The assumption is that giving these folk some responsibility in the church will
deepen their spiritual commitment.
This all is a holdover from the Constantinian
settlement long ago. The identification of church with culture and state, and
the preferment that the church enjoyed (and with which it was cursed) for
centuries, made Christianity difficult as anything but an idealized
abstraction.
Someone needs to get up in church assemblies and say, "If you wish you
weren't here, then opt out. There is no earthly advantage anymore to being
here. Unless you are on a quest to keep company with Jesus, Lord of the outcasts
and the lost, what are you doing here?"
I am mostly sympathetic with clergy. A few, and only a few, I have met seemed
to be on an ego-trip with a need to be Herr Pastor,
authority figure of all authority figures.

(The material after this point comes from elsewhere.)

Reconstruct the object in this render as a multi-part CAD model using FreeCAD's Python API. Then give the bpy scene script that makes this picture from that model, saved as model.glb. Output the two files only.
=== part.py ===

Interestingly enough, I find such
folk only among extreme reactionaries and those who consider themselves
radicals and maybe even revolutionaries. But even most reactionaries and
radicals would prefer not to be Herr Pastor. Mostly, I think pastors are pushed
into that role by laity who don't want to do a damn
thing. Some just want to be left alone (and those are the
ones usually who are the lemmings who "aren't really religious.")
Others, who consider themselves very, very religious, are the ones who believe
the purpose of the church in general and pastors in
particular is to minister to them. They have no clue about the ministry
to which they are called through baptism.
As for our national and synodical leaders of the church, they should study more
theology, more history, more philosophy, more social science, and less about managerial
styles. They should also forget about Myers-Briggs and read more Kierkegaard,
Kaufmann, Berger, and Cox.
We should all be living lives of radical commitment to the Risen One, and
ministering in His name day by day, minute by minute, and not giving much
concern to what comes next. (Yes, I am as much a failure at that as anyone, but
at least I know that is what I should be doing.) However, my guess is that the
leaders would be horrified by pastors who actually led in such a way. The point
of the modern church is to make certain that no one has any real demands placed
on them as a result of their Christian identification. After all, some folk
would leave if we made it clear that we are serious about the theology of the
cross. Triumphalism mixed with cheap grace--requiring no commitment or
effort--is what sells and what gets the folk in the door. What the hell kind of
sales pitch is actually suggesting that we should sell what we have, give it to
the poor, and take up our cross and follow Jesus? If I were presented with that
on a regular basis, I might leave. What I hope and pray I would do is be confronted so clearly by the reality I know is true to
radically change my life and start to live for others.
But, of course, no one is going to force me to make that choice.